With six out of 10 concerts playing to sellout audiences last season and a new recording contract with Decca underway, the Master Chorale is achieving ever-ambitious goals — and boasts the biggest operating budget ($3.5 million for the 2010-11 season) of any professional choir in the country.
The choir’s success owes much to the high standards that Gershon looks for in his singers. Not only does he seek versatility and technical mastery, but, unusually for a conductor of a large chorus, he also wants the vocalists to be intensely expressive to connect more deeply with the audience. His careful attention to text and phrasing have also helped to solidify the Master Chorale’s reputation nationally and worldwide.
“No other large chorus in America could have tackled the diverse and highly challenging pieces the Chorale has presented under Grant’s direction,” said the composer Morten Lauridsen, whose works the ensemble has premiered on numerous occasions both under Gershon and his predecessor Paul Salamunovich.
Gershon’s career simultaneously is opening up on other fronts. As the associate conductor and chorus master of the Los Angeles Opera, he will lead the world premiere performances of Daniel Catán’s new opera “Il Postino” featuring Plácido Domingo this month and will make his Santa Fe Opera debut in 2011, conducting Sellars’ new production of Vivaldi’s “Griselda.”
Domingo first worked with Gershon in 1988, when Gershon was one of the coach-accompanists for Offenbach’s “The Tales of Hoffmann” at L.A. Opera.
“It is pretty clear that his work here, both with the Master Chorale and with L.A. Opera, has been extraordinary,” Domingo said.
Gershon looks so comfortable on the podium that it’s difficult to imagine a time when standing there induced more pain in him than pleasure. Yet when his conducting career started taking off in the early 1990s as assistant conductor at the Los Angeles Philharmonic under Esa-Pekka Salonen, the very thought of wielding a baton would induce a state of debilitating anxiety.
Gershon’s memories of having to conduct Beethoven’s Symphony No. 7 on short notice when Salonen had to rush to the delivery room for the birth of his second daughter in 1994 are not positive.
“I was so nervous that I couldn’t eat or sleep,” Gershon recalled over dinner in a Hollywood restaurant in July. “I got a prescription for a beta blocker called Inderal, which I renamed ‘end it all’ only half in jest. This was one of several podium experiences during that period which made me wonder if I should reconsider this conducting thing.”
Having garnered a reputation as a “singer’s pianist” (he’s even married to a singer — the soprano Elissa Johnston), Gershon didn’t set out to become a conductor. For a time, making a living at the keyboard provided many perks, such as accompanying the soprano Kiri Te Kanawa in 1993 on “The Tonight Show With Jay Leno” and on tour.

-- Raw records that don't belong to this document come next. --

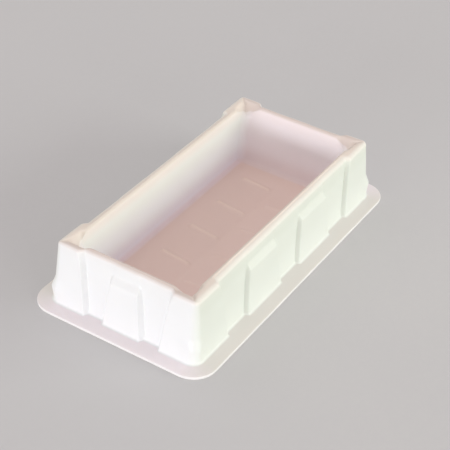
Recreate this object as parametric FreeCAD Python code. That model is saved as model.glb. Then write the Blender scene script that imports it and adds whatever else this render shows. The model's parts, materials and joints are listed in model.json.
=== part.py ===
import FreeCAD, Part
import math
import os

# A one-piece reagent reservoir, vacuum-formed from a single sheet of white polystyrene.
# The sheet starts as a flat flange on the bench, climbs the ribbed outer skirt, folds over
# the narrow rim and drops down the smooth inner wall to the floor of the well. The space
# between skirt and well is open from below. X runs along the tray, Y across it, Z up, and
# the origin is on the bench at the middle of the flange. All sizes are in millimetres.

# overall
tray_height = 27.0
sheet = 1.2

# flange that lies on the bench, and how far it stands out past the skirt
flange_length = 140.0
flange_width = 76.0
flange_corner = 9.5
flange_end_margin = 5.5
flange_side_margin = 5.2

# outer skirt with a post at each corner; post widths are measured at bench level
skirt_draft = 6.0
side_post_width = 19.9
end_post_width = 15.7
post_corner = 3.0

# upright recesses that part the skirt into panels and posts
side_panel_depth = 1.8
end_panel_depth = 2.4
flank_run = 1.8
side_recess_count = 3
side_recess_width = 12.4
end_recess_count = 2
end_recess_width = 6.2

# the panels between the recesses stop below the rim in a sloping ledge
panel_height = 20.4
ledge_rise = 1.8

# rim and well
rim_width = 3.2
rim_edge_radius = 0.9
floor_height = 4.5
side_wall_draft = 7.0
end_wall_draft = 19.0
well_corner = 4.0
floor_edge_radius = 2.5

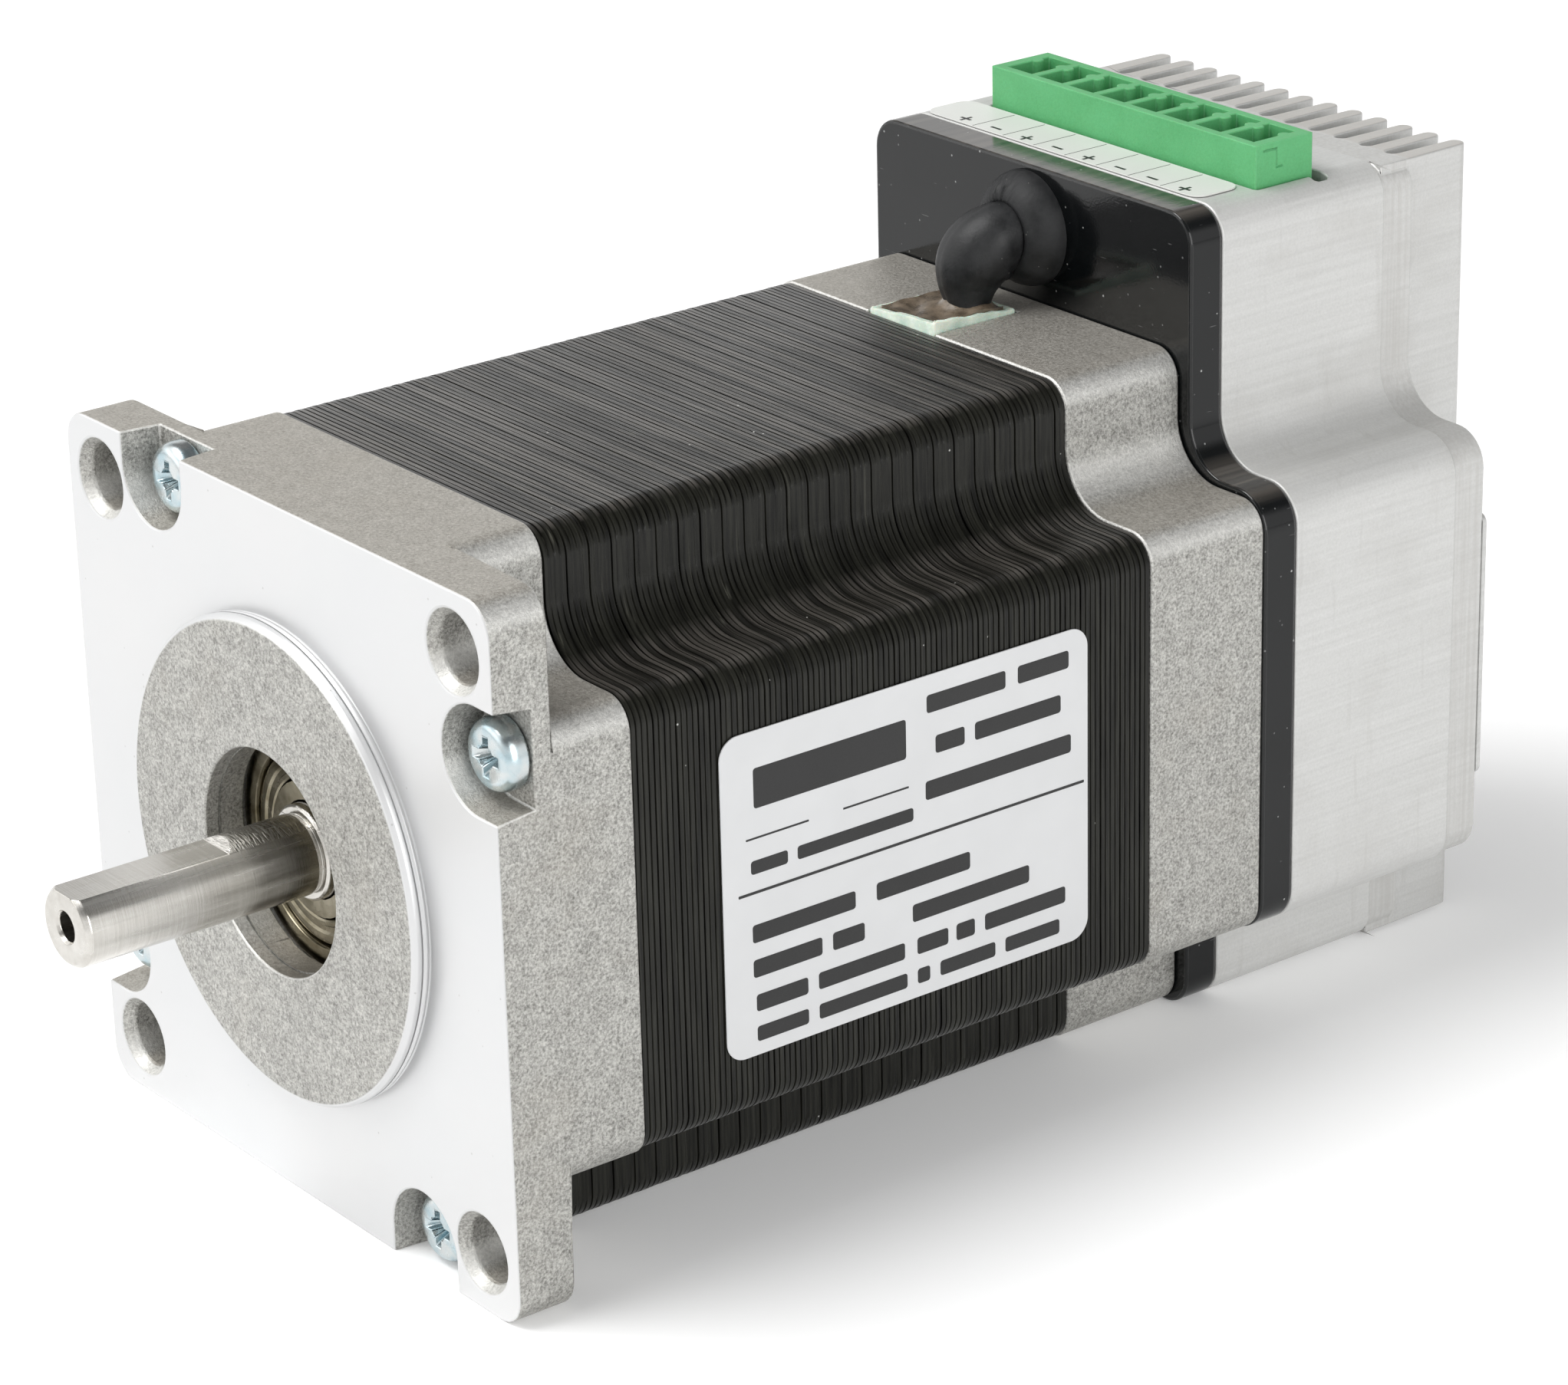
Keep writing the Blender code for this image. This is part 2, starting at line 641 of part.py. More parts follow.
def build_housing():
    rim = 0.25
    housing = node("driver_housing",
                   prism(new(), stepped_outline(**DRIVER), Y_HOUSING, Y_STEP), HOUSING)
    add(housing, prism(new(), stepped_outline(**DRIVER, inset=rim), Y_STEP - 1, Y_BACK))
    comb = fin_outline()
    z0, z1 = -DRIVER["bottom"] + rim, DRIVER["top"] - rim
    add(housing, loft(new(), [[(x, y, z) for x, y in comb] for z in (z0, z1)]))
    pads = box(new(), -27.85, -19.6, Y_BACK - 1, Y_BACK + 0.6, -11.3, 11.3)
    box(pads, 19.6, 27.85, Y_BACK - 1, Y_BACK + 0.6, -11.3, 11.3)
    add(housing, pads)
    cut(housing, prism(new(), stepped_outline(**DRIVER, inset=WALL_T), Y_HOUSING - 1, BASE_INSIDE))
    columns = new()
    for x, z in HOUSING_SCREWS:
        rod(columns, 3.1, Y_HOUSING + 0.1, BASE_INSIDE + 0.5, (x, z), 20)
    for x, z in BOARD_SCREWS:
        rod(columns, 2.4, POWER_Y + BOARD_T + GAP, BASE_INSIDE + 0.5, (x, z), 16)
    add(housing, columns)
    openings = box(new(), -15.2, 18.1, 80.9, 88.6, 35, 41)
    box(openings, -4.4, 4.4, Y_HOUSING - 1, 77.6, 35, 38.2)
    for x, z in HOUSING_SCREWS:
        turned(openings, [(0, Y_HOUSING - 1), (1.7, Y_HOUSING - 1), (1.7, 94.2), (3.1, 94.2),
                          (3.1, Y_BACK + 2), (0, Y_BACK + 2)], 16, (x, z))
    for x, z in BOARD_SCREWS:
        rod(openings, 1.15, 88, 94.6, (x, z), 12)
    cut(housing, openings)
    screw = turned(new(), [(0, 73.4), (SCREW_R, 73.4), (SCREW_R, 94.25), (2.75, 94.25),
                           (2.75, 96.2), (2.2, 96.6), (0, 96.6)], 16)
    for made in copies("housing_screw", screw, ZINC, HOUSING_SCREWS):
        cut(made, prism(new(), arc(0, 0, 1.45, 0, 360, 6)[:-1], 95.1, 98))


def build_boards():
    def board(name, y0, z0, z1):
        outline = box(new(), -BOARD_HALF_X, BOARD_HALF_X, y0, y0 + BOARD_T, z0, z1)
        return node(name, outline, BOARD)

    control = board("control_board", CONTROL_Y, -25.0, 36.0)
    pin_holes = new()
    for way in range(WAYS):
        rod(pin_holes, 0.6, CONTROL_Y - 1, CONTROL_Y + BOARD_T + 1, (pin_x(way), PIN_Z), 8)
    cut(control, pin_holes)
    power = board("power_board", POWER_Y, -25.0, 29.0)
    screw_holes = new()
    for spot in BOARD_SCREWS:
        rod(screw_holes, 1.3, POWER_Y - 1, POWER_Y + BOARD_T + 1, spot, 12)
    cut(power, screw_holes)
    seat = POWER_Y - 0.05
    screw = turned(new(), [(0, seat - 1.6), (1.9, seat - 1.6), (2.2, seat - 1.3), (2.2, seat),
                           (1.0, seat), (1.0, 94.0), (0, 94.0)], 12)
    copies("board_screw", screw, ZINC, BOARD_SCREWS)
    near, far = CONTROL_Y + BOARD_T + GAP, POWER_Y - GAP
    node("board_connector", box(new(), -8, 8, near, far, 20, 24.5), BLACK_PLASTIC)
    chip = rounded_box(-5, 5, 4, 14, 0.4, 2)
    node("controller_chip", prism(new(), chip, near, near + 1.4), BLACK_PLASTIC)
    can = arc(0, (near + far) / 2, (far - near) / 2 - 0.15, 0, 360, 28)[:-1]
    node("capacitor", loft(new(), [[(x, y, z) for x, y in can] for z in (-17, -1)]), CAN)
    back = POWER_Y + BOARD_T + GAP
    node("power_module", box(new(), -12, 12, back, back + 2.3, -16, 4), BLACK_PLASTIC)
    node("thermal_pad", box(new(), -12, 12, back + 2.4, BASE_INSIDE - 0.05, -16, 4), PAD)


# ---------------------------------------------------------------- terminals and labels

def pin_x(way):
    return HEADER_MID + (way - (WAYS - 1) / 2) * PITCH


def build_header():
    h = HEADER
    header = node("terminal_header",
                  box(new(), h["x0"], h["x1"], h["y0"], h["y1"], h["z0"], h["z1"]), GREEN)
    front, back, floor = h["y0"] + 0.8, h["y1"] - 0.8, h["z0"] + 1.4
    cavities = new()
    for i in range(WAYS):
        x = pin_x(i)
        half, key = 1.5, 0.95
        outline = [(x - half, front), (x + half, front), (x + half, back - 1.5), (x + key, back - 1.1),
                   (x + half, back - 0.7), (x + half, back), (x - half, back), (x - half, back - 0.7),
                   (x - key, back - 1.1), (x - half, back - 1.5)]
        loft(cavities, [[(px, py, z) for px, py in outline] for z in (floor, h["z1"] + 1)])
    cut(header, cavities)
    slots = new()
    for i in range(WAYS):
        x = pin_x(i)
        box(slots, x - 0.5, x + 0.5, PIN_Y - 0.5, PIN_Y + 0.5, h["z0"] - 1, floor + 0.5)
    cut(header, slots)


def build_pins():
    """Eight L-shaped pins: up through the header, and back into the control board."""
    half, tail, top = 0.32, CONTROL_Y - 0.3, 40.2
    bend = [(tail, -half), (PIN_Y + half, -half), (PIN_Y + half, top - PIN_Z),
            (PIN_Y - half, top - PIN_Z), (PIN_Y - half, half), (tail, half)]
    pin = loft(new(), [[(x, y, z) for y, z in bend] for x in (-half, half)])
    copies("header_pin", pin, TIN, [(pin_x(way), PIN_Z) for way in range(WAYS)])


def build_labels():
    thick, lift = 0.12, 0.05
    strip = rounded_box(-14.6, 16.4, Y_HOUSING + 0.25, 80.8, 1.3)
    z0 = DRIVER["top"] + lift
    node("terminal_label", loft(new(), [[(x, y, z) for x, y in strip] for z in (z0, z0 + thick)]),
         LABEL)
    face = HALF_BODY - STACK_INSET + lift
    panel = rounded_box(19.4, 54.3, -12.9, 12.9, 1.7)
    node("side_label", loft(new(), [[(x, y, z) for y, z in panel] for x in (face, face + thick)]),
         LABEL)


# ---------------------------------------------------------------- assembly

clear_scene()
FRAME = make_frame()
build_front_bell()
build_stack()
build_rear_bell()
build_motor_screws()
build_coils()
build_insulator("front_insulator", Y_STACK - 0.75, Y_STACK)
build_insulator("rear_insulator", Y_REAR + GAP, Y_REAR + 0.85)
build_shaft()
build_rotor()
build_bearing("front_bearing", FRONT_BEARING_Y)
build_bearing("rear_bearing", REAR_BEARING_Y)
build_shield("front_bearing_shield", FRONT_BEARING_Y + 0.2)
build_wave_washer()
build_lead_exit()
build_plate()
build_housing()
build_boards()
build_header()
build_pins()
build_labels()
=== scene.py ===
"""The looks of the stepper motor with its driver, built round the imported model.

Shapes are drawn in millimetres in the motor frame. Its origin is the centre of the mounting face on
the shaft axis: +X right, +Y towards the driver, +Z up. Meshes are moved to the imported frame.
"""
import random
from math import asin, atan2, cos, degrees, exp, hypot, pi, radians, sin, sqrt

import bmesh
import bpy
from mathutils import Matrix, Vector


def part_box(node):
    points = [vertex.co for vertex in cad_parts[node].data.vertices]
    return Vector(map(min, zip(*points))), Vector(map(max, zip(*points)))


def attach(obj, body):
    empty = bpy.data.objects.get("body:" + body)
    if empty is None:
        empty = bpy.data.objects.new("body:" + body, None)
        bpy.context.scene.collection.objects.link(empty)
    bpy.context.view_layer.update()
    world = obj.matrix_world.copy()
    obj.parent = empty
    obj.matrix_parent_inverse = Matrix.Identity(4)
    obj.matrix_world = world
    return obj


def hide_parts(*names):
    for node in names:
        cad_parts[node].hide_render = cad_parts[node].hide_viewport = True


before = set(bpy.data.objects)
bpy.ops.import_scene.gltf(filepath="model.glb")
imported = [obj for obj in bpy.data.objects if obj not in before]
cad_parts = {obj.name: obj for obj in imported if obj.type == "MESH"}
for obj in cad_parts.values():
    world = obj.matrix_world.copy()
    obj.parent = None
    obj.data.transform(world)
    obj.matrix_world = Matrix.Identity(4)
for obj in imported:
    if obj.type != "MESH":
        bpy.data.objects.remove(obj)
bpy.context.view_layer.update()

MM = 0.001

# The motor frame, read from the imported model
PILOT_H = 1.6
FACE_LOW, FACE_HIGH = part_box("front_end_bell")
HALF_FLANGE = (FACE_HIGH.x - FACE_LOW.x) / 2 / MM
ORIGIN = Vector((0, FACE_LOW.y + PILOT_H * MM, HALF_FLANGE * MM))

# Castings, stations along the shaft axis, and outlines, as in the solids
FLANGE_T = 4.9
FLANGE_CORNER = 2.6
PILOT_R = 19.05
PILOT_CHAMFER = 0.35
BOLT_HALF = 23.57
BOLT_R = 2.6
BOLT_MOUTH_R = 3.25
BOLT_MOUTH_DEPTH = 0.9
OVERLAP = 1.0
Y_TIP = -19.05
Y_STACK = 11.7
Y_REAR = 60.7
Y_PLATE = 72.4
Y_HOUSING = 75.75
Y_STEP = 92.9
Y_BACK = 96.2
Y_FINS = 103.0
BASE_INSIDE = 92.4
GAP = 0.1
FIT = 0.15
BODY = dict(half=28.05, ledge=18.15, wall=18.15, top=28.05, bottom=28.05,
            fillet=4.65, side_r=2.45, top_r=2.45)
DRIVER = dict(half=28.15, ledge=18.55, wall=19.35, top=39.1, bottom=28.15,
              fillet=4.1, side_r=3.2, top_r=2.6)
STACK_INSET = 0.1
WALL_T = 2.2
STRIP_INSET = 0.25

SCREW_AT = (25.2, 15.8)
POCKET_AT = (25.8, 16.0)
POCKET_R = 4.2
POCKET_DRAFT = 0.4
POCKET_DEPTH = 3.3
SCREW_R = 1.5
SCREW_HEAD_R = 2.8
SCREW_HEAD_H = 2.0
SCREW_END = 66.8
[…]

“I had a general suspicion of authority,” Gershon said. “I thought that anybody who had aspirations to be a conductor was a jerk.” It was only during his years of working as the principal pianist with Los Angeles Opera from 1987 to 1994 that Gershon gradually started considering conducting as a potential career avenue. “But conducting was one of those fields where no one would hire you without experience and you needed to get hired in order to get the necessary experience.”
In 1992, Gershon’s thoughts concerning conducting coalesced when the Los Angeles Philharmonic’s then-executive director, Ernest Fleischmann, hired him as the principal coach for a production of Messiaen’s “St. François d’Assise” in Salzburg. The orchestra was undertaking a summer residency there, and both Fleishmann and Salonen had their eyes on the unassuming pianist.
“I got to know Grant as a talented young pianist and répétiteur and was completely taken by his musicality and ability to deal with all kinds of people,” Salonen said. “I soon realized that the guy had a lot more in him than rehearsing singers at the piano.” The men persuaded Gershon to pursue conducting and eventually made him assistant conductor at the Los Angeles Philharmonic, a position he held between 1994 and 1997.
During that time, Gershon first started working with the Master Chorale. The ensemble’s management brought him on to prepare the chorus for performing complex modern pieces by the likes of Boulez and Ligeti with the orchestra. The choir’s already stellar reputation and the future prospect of conducting at Walt Disney Concert Hall enticed the conductor to apply for the music director job, even though Daniel Barenboim was simultaneously courting him to move to Germany to become assistant conductor in Berlin for Staatsoper Unter den Linden.
Deciding which path to take was challenging, particularly since the classical music establishment traditionally views choral conducting as being less prestigious than orchestral and opera conducting. “The classic career decision would have been to go to Germany,” Gershon said. “But I’d been an assistant conductor for so long and was dying to be a music director. The more I thought about it, the clearer it seemed that I could do something special in Los Angeles. I saw so much potential for the Master Chorale and knew that I would have the freedom to program whatever music I wanted.”
Approaching the zenith of the vocal music conducting profession with his twin positions at the Master Chorale and L.A. Opera, Gershon’s greatest challenge these days is figuring out how to go on challenging himself. Furthering the artistic growth of the Master Chorale by continuing to hire versatile singers and developing the relationship with Decca, among other goals, are at the forefront of his mind. Yet as much as Gershon pushes himself to keep moving forward, singers often remark on how laid-back he is.
“I’ve never seen a conductor as thorough or who pays as much attention to detail as Grant does, but he never raises his voice and I’ve never seen him lose his cool,” Master Chorale tenor Jon Lee Keenan said. “Grant is one of the most genuinely nice people you will ever meet,” Rivera said. “He does everything with a smile.”